Mi mancano volti, smorfie. Solo nasi in tv
L’Italia è diventata un Paese senza volto. Letteralmente. Le rare persone che vediamo in giro si stagliano in lontananza come i banditi dei film western: nascondono i lineamenti sotto mascherine di ogni foggia e colore, la cui varietà e approssimazione ci ricorda ogni momento che nazione disorganizzata e creativa allo stesso tempo siamo.
Ognuno la porta a modo suo: chi lasciando scoperto il naso (chissà perché, visto che l’infezione può passare anche di là); chi abbassata sul collo, come un cache-col; chi vestendola con civetteria, alle ventitré: chi indossandola correttamente ma solo per togliersela quando deve parlare, cioè proprio nel momento fatale del droplet.

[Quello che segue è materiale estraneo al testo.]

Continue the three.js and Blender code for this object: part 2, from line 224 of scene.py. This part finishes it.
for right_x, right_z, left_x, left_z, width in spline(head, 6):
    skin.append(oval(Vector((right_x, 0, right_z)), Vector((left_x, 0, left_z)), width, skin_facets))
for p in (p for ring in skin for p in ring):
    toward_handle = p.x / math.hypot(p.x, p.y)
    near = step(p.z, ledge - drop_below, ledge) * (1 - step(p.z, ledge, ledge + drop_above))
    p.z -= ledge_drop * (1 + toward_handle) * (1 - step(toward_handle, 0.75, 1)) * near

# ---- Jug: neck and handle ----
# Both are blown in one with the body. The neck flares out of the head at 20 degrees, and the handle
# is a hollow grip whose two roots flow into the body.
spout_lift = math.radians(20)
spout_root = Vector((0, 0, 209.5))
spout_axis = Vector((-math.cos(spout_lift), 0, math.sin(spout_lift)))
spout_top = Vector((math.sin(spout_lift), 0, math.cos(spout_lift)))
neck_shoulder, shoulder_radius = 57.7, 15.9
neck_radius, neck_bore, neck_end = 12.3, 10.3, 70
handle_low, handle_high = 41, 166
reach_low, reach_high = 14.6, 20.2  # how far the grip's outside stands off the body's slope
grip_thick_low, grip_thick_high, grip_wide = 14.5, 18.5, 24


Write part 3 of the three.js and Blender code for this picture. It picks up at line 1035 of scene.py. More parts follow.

Questa scomparsa dei volti, e con essi delle individualità, temo che sia un trend destinato a durare. Quando saranno le app e i droni a sostituire le mascherine, e ci squillerà l’allarme sul cellulare ogni volta che ci avviciniamo troppo a un sospetto di contagio, pensate che gli guarderemo il volto, prima di fuggire? Persino la tv, regina del faccione, tant’è che per fare un complimento si dice «volto televisivo», massima autorità in materia di estetica dei lineamenti, tant’è che la chirurgia plastica modella nasi e zigomi sui suoi standard divistici, è stata invasa da volti nuovi e strani, ripresi dal basso, con le narici e il loro contenuto in primo piano, davanti a mediocri sfondi domestici, generalmente librerie semivuote. Quei giganteschi nasi e bulbi piliferi che spuntano dalle inquadrature Skype mettono definitivamente fine all’epoca della “calza” in tv, il metodo leccatissimo di ripresa che riuscì a trasformare Berlusconi in un Cavaliere delle favole. Oggi nessun politico può più azzardarsi a dire: ci metto la faccia.
Di tutte le cose che mi mancano, sono proprio i volti a mancarmi di più. Penso a quanta insofferenza mi dava la folla sull’83, o sul Corso al sabato sera, e quasi mi viene nostalgia di tutte quelle facce anonime ma reali. Vorrei rivedere i volti della gente del mio quartiere, che riemergevano alla mattina dal giornalaio o al bar, quel signore sempre azzimato che comprava il Corriere e il Foglio, quella signora sempre in tuta che prendeva cornetto vegano e cappuccino di soia. Vorrei rivedere il volto del barista del Quattro Fontane, cinemino con aperitivo. Vorrei rivedere il volto della ragazza che faceva pilates in palestra accanto a me, per mia colpevole distrazione sempre trascurato. Vorrei rivedere i volti dei miei colleghi di lavoro, oddio, quasi tutti. Vorrei rivedere i volti dei giocatori della mia squadra del cuore, anche se hanno appena preso un gol da Dybala. Vorrei anche rivedere i volti dei miei figli, che vedo meno adesso che stiamo tutti in casa di prima che si tornava tardi la sera, abitualmente sprofondati in uno schermo di computer, e non puoi nemmeno protestare perché ti rispondono che stanno facendo l’e-learning. Mi sono accorto all’improvviso che in fin dei conti siamo primati, e come le scimmie comunichiamo anche con le smorfie. Che le parole non bastano, e comunque stanno finendo, come l’amuchina.